__What you are asked to do__. Repeat each line of the material exactly.

__Given material__.
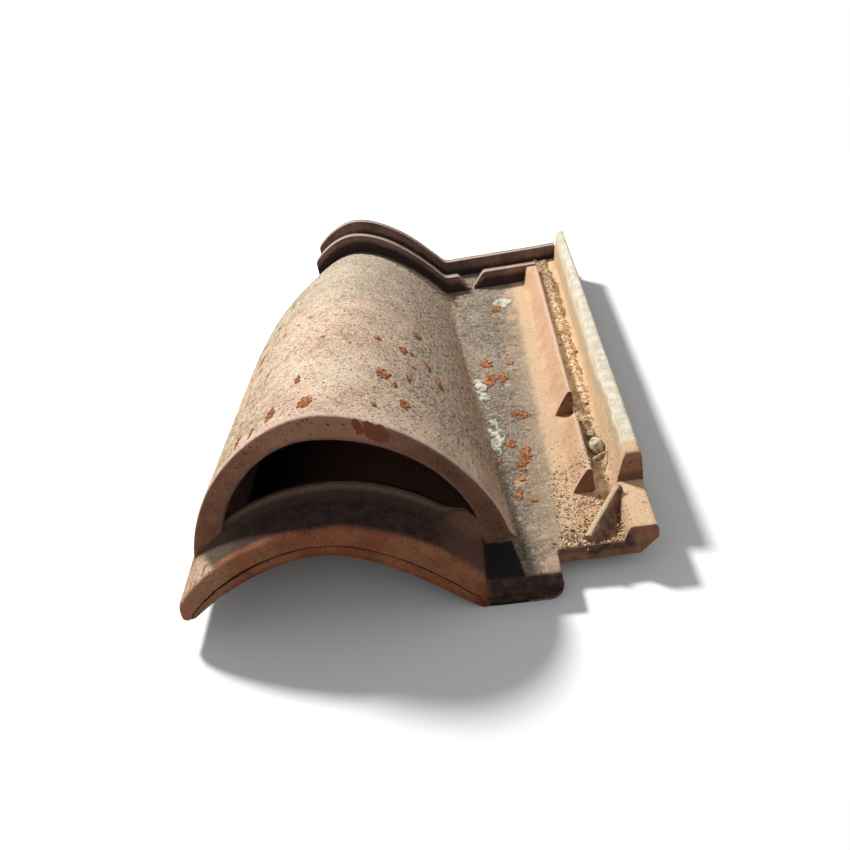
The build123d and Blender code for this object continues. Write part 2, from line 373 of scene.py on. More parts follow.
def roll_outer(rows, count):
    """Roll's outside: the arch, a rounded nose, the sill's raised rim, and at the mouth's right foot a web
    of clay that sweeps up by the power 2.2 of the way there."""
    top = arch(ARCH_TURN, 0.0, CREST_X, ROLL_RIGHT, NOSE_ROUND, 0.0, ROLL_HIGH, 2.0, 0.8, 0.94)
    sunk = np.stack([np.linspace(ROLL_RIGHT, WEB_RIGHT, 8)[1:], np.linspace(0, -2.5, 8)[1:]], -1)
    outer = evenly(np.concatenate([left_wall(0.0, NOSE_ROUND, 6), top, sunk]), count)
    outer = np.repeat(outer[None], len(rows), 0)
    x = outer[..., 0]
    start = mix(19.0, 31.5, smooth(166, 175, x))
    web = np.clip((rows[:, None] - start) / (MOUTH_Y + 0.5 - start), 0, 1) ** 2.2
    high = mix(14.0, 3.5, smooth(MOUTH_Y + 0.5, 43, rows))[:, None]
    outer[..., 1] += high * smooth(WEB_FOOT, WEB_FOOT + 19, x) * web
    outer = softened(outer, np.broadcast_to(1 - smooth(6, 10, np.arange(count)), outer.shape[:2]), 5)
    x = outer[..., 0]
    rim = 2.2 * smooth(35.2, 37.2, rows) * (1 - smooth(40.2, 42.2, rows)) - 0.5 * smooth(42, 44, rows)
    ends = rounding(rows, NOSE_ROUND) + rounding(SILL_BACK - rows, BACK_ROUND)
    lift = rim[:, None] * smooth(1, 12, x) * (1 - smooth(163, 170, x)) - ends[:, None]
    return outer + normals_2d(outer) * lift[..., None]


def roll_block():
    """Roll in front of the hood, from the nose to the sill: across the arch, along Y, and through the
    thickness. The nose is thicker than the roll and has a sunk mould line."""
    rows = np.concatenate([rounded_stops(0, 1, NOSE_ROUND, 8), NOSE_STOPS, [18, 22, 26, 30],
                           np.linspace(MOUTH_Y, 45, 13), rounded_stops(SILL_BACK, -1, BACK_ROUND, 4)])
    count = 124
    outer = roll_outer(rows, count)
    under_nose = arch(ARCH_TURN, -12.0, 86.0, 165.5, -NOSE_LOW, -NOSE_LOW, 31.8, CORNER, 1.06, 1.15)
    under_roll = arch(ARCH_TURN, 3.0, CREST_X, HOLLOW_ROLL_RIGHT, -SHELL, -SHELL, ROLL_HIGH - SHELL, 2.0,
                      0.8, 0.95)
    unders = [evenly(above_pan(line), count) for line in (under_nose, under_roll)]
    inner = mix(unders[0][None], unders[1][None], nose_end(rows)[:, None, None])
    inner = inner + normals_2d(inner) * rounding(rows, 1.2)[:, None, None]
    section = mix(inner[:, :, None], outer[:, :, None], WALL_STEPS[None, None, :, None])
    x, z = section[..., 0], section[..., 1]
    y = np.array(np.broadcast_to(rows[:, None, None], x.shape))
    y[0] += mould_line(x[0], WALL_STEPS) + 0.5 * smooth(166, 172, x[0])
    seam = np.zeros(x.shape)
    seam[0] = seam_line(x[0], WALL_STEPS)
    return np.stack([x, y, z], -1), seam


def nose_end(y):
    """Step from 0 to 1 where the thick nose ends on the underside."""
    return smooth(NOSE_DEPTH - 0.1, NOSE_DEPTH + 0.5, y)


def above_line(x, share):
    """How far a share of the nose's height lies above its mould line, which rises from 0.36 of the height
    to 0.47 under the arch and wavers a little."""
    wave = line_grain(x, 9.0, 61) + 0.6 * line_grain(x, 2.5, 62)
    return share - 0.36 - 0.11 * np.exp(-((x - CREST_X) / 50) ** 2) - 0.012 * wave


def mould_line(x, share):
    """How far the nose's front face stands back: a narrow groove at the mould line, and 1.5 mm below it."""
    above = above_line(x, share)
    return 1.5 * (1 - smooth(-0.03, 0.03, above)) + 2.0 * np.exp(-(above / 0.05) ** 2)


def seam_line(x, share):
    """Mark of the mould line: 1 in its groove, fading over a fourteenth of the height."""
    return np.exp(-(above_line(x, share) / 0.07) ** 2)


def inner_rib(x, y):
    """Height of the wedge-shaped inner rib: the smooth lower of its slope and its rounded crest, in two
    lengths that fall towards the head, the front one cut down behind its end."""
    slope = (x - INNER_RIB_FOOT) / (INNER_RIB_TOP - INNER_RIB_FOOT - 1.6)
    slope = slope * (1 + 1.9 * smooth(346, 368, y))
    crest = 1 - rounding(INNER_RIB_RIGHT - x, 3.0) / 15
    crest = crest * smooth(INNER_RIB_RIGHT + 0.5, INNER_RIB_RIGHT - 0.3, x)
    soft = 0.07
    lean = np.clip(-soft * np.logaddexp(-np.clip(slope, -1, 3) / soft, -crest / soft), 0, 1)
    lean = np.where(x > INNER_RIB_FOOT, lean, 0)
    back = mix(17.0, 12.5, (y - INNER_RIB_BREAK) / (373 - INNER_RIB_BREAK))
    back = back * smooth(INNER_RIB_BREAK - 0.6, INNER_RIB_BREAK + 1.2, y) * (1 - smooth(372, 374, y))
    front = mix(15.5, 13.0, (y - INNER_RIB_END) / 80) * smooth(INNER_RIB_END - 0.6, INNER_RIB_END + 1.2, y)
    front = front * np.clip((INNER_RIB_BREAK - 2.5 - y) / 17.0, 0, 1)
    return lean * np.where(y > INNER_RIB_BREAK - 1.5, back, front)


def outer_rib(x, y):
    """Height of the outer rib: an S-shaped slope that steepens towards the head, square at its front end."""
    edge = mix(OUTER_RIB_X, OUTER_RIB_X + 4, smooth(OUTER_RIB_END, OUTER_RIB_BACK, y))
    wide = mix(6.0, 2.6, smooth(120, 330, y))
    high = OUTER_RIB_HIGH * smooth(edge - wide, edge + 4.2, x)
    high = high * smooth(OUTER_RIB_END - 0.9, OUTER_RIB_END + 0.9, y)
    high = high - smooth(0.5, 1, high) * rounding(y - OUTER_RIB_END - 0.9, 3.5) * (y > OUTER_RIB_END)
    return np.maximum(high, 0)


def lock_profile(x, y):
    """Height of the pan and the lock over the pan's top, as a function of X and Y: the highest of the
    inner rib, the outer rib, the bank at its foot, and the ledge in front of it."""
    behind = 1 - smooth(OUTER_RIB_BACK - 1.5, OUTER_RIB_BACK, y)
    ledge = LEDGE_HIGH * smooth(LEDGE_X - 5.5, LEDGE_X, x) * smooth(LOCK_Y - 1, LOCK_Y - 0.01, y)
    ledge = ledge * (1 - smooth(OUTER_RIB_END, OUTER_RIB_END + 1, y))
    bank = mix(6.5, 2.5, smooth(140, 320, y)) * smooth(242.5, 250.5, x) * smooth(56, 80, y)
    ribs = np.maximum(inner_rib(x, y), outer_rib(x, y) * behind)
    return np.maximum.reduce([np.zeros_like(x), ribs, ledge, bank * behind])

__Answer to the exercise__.
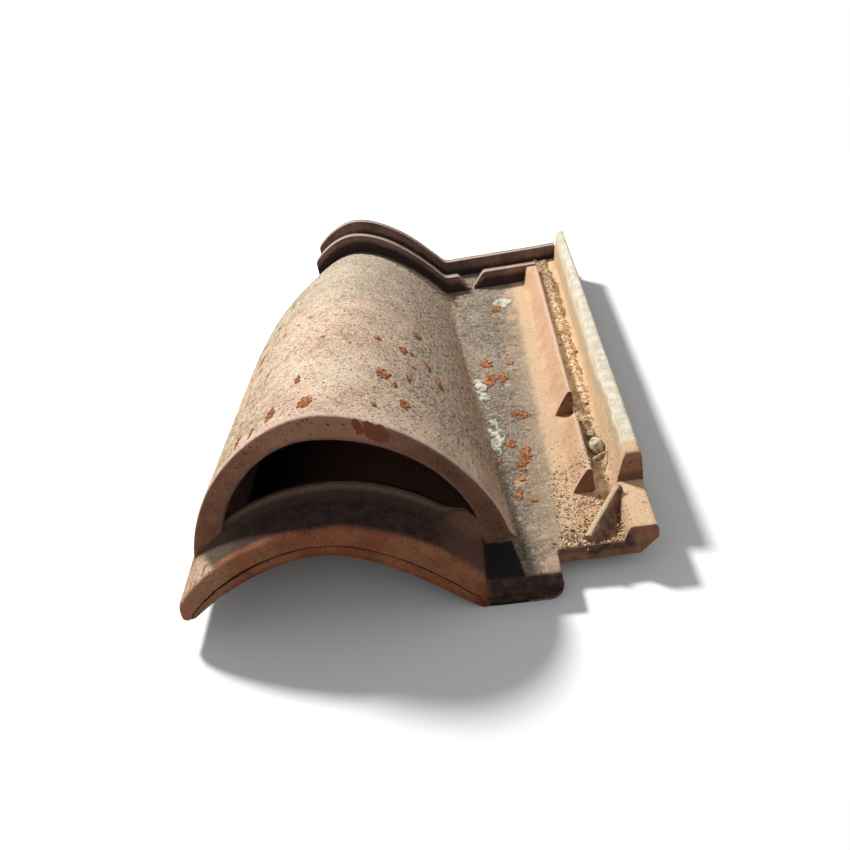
The build123d and Blender code for this object continues. Write part 2, from line 373 of scene.py on. More parts follow.
def roll_outer(rows, count):
    """Roll's outside: the arch, a rounded nose, the sill's raised rim, and at the mouth's right foot a web
    of clay that sweeps up by the power 2.2 of the way there."""
    top = arch(ARCH_TURN, 0.0, CREST_X, ROLL_RIGHT, NOSE_ROUND, 0.0, ROLL_HIGH, 2.0, 0.8, 0.94)
    sunk = np.stack([np.linspace(ROLL_RIGHT, WEB_RIGHT, 8)[1:], np.linspace(0, -2.5, 8)[1:]], -1)
    outer = evenly(np.concatenate([left_wall(0.0, NOSE_ROUND, 6), top, sunk]), count)
    outer = np.repeat(outer[None], len(rows), 0)
    x = outer[..., 0]
    start = mix(19.0, 31.5, smooth(166, 175, x))
    web = np.clip((rows[:, None] - start) / (MOUTH_Y + 0.5 - start), 0, 1) ** 2.2
    high = mix(14.0, 3.5, smooth(MOUTH_Y + 0.5, 43, rows))[:, None]
    outer[..., 1] += high * smooth(WEB_FOOT, WEB_FOOT + 19, x) * web
    outer = softened(outer, np.broadcast_to(1 - smooth(6, 10, np.arange(count)), outer.shape[:2]), 5)
    x = outer[..., 0]
    rim = 2.2 * smooth(35.2, 37.2, rows) * (1 - smooth(40.2, 42.2, rows)) - 0.5 * smooth(42, 44, rows)
    ends = rounding(rows, NOSE_ROUND) + rounding(SILL_BACK - rows, BACK_ROUND)
    lift = rim[:, None] * smooth(1, 12, x) * (1 - smooth(163, 170, x)) - ends[:, None]
    return outer + normals_2d(outer) * lift[..., None]


def roll_block():
    """Roll in front of the hood, from the nose to the sill: across the arch, along Y, and through the
    thickness. The nose is thicker than the roll and has a sunk mould line."""
    rows = np.concatenate([rounded_stops(0, 1, NOSE_ROUND, 8), NOSE_STOPS, [18, 22, 26, 30],
                           np.linspace(MOUTH_Y, 45, 13), rounded_stops(SILL_BACK, -1, BACK_ROUND, 4)])
    count = 124
    outer = roll_outer(rows, count)
    under_nose = arch(ARCH_TURN, -12.0, 86.0, 165.5, -NOSE_LOW, -NOSE_LOW, 31.8, CORNER, 1.06, 1.15)
    under_roll = arch(ARCH_TURN, 3.0, CREST_X, HOLLOW_ROLL_RIGHT, -SHELL, -SHELL, ROLL_HIGH - SHELL, 2.0,
                      0.8, 0.95)
    unders = [evenly(above_pan(line), count) for line in (under_nose, under_roll)]
    inner = mix(unders[0][None], unders[1][None], nose_end(rows)[:, None, None])
    inner = inner + normals_2d(inner) * rounding(rows, 1.2)[:, None, None]
    section = mix(inner[:, :, None], outer[:, :, None], WALL_STEPS[None, None, :, None])
    x, z = section[..., 0], section[..., 1]
    y = np.array(np.broadcast_to(rows[:, None, None], x.shape))
    y[0] += mould_line(x[0], WALL_STEPS) + 0.5 * smooth(166, 172, x[0])
    seam = np.zeros(x.shape)
    seam[0] = seam_line(x[0], WALL_STEPS)
    return np.stack([x, y, z], -1), seam


def nose_end(y):
    """Step from 0 to 1 where the thick nose ends on the underside."""
    return smooth(NOSE_DEPTH - 0.1, NOSE_DEPTH + 0.5, y)


def above_line(x, share):
    """How far a share of the nose's height lies above its mould line, which rises from 0.36 of the height
    to 0.47 under the arch and wavers a little."""
    wave = line_grain(x, 9.0, 61) + 0.6 * line_grain(x, 2.5, 62)
    return share - 0.36 - 0.11 * np.exp(-((x - CREST_X) / 50) ** 2) - 0.012 * wave


def mould_line(x, share):
    """How far the nose's front face stands back: a narrow groove at the mould line, and 1.5 mm below it."""
    above = above_line(x, share)
    return 1.5 * (1 - smooth(-0.03, 0.03, above)) + 2.0 * np.exp(-(above / 0.05) ** 2)


def seam_line(x, share):
    """Mark of the mould line: 1 in its groove, fading over a fourteenth of the height."""
    return np.exp(-(above_line(x, share) / 0.07) ** 2)


def inner_rib(x, y):
    """Height of the wedge-shaped inner rib: the smooth lower of its slope and its rounded crest, in two
    lengths that fall towards the head, the front one cut down behind its end."""
    slope = (x - INNER_RIB_FOOT) / (INNER_RIB_TOP - INNER_RIB_FOOT - 1.6)
    slope = slope * (1 + 1.9 * smooth(346, 368, y))
    crest = 1 - rounding(INNER_RIB_RIGHT - x, 3.0) / 15
    crest = crest * smooth(INNER_RIB_RIGHT + 0.5, INNER_RIB_RIGHT - 0.3, x)
    soft = 0.07
    lean = np.clip(-soft * np.logaddexp(-np.clip(slope, -1, 3) / soft, -crest / soft), 0, 1)
    lean = np.where(x > INNER_RIB_FOOT, lean, 0)
    back = mix(17.0, 12.5, (y - INNER_RIB_BREAK) / (373 - INNER_RIB_BREAK))
    back = back * smooth(INNER_RIB_BREAK - 0.6, INNER_RIB_BREAK + 1.2, y) * (1 - smooth(372, 374, y))
    front = mix(15.5, 13.0, (y - INNER_RIB_END) / 80) * smooth(INNER_RIB_END - 0.6, INNER_RIB_END + 1.2, y)
    front = front * np.clip((INNER_RIB_BREAK - 2.5 - y) / 17.0, 0, 1)
    return lean * np.where(y > INNER_RIB_BREAK - 1.5, back, front)


def outer_rib(x, y):
    """Height of the outer rib: an S-shaped slope that steepens towards the head, square at its front end."""
    edge = mix(OUTER_RIB_X, OUTER_RIB_X + 4, smooth(OUTER_RIB_END, OUTER_RIB_BACK, y))
    wide = mix(6.0, 2.6, smooth(120, 330, y))
    high = OUTER_RIB_HIGH * smooth(edge - wide, edge + 4.2, x)
    high = high * smooth(OUTER_RIB_END - 0.9, OUTER_RIB_END + 0.9, y)
    high = high - smooth(0.5, 1, high) * rounding(y - OUTER_RIB_END - 0.9, 3.5) * (y > OUTER_RIB_END)
    return np.maximum(high, 0)


def lock_profile(x, y):
    """Height of the pan and the lock over the pan's top, as a function of X and Y: the highest of the
    inner rib, the outer rib, the bank at its foot, and the ledge in front of it."""
    behind = 1 - smooth(OUTER_RIB_BACK - 1.5, OUTER_RIB_BACK, y)
    ledge = LEDGE_HIGH * smooth(LEDGE_X - 5.5, LEDGE_X, x) * smooth(LOCK_Y - 1, LOCK_Y - 0.01, y)
    ledge = ledge * (1 - smooth(OUTER_RIB_END, OUTER_RIB_END + 1, y))
    bank = mix(6.5, 2.5, smooth(140, 320, y)) * smooth(242.5, 250.5, x) * smooth(56, 80, y)
    ribs = np.maximum(inner_rib(x, y), outer_rib(x, y) * behind)
    return np.maximum.reduce([np.zeros_like(x), ribs, ledge, bank * behind])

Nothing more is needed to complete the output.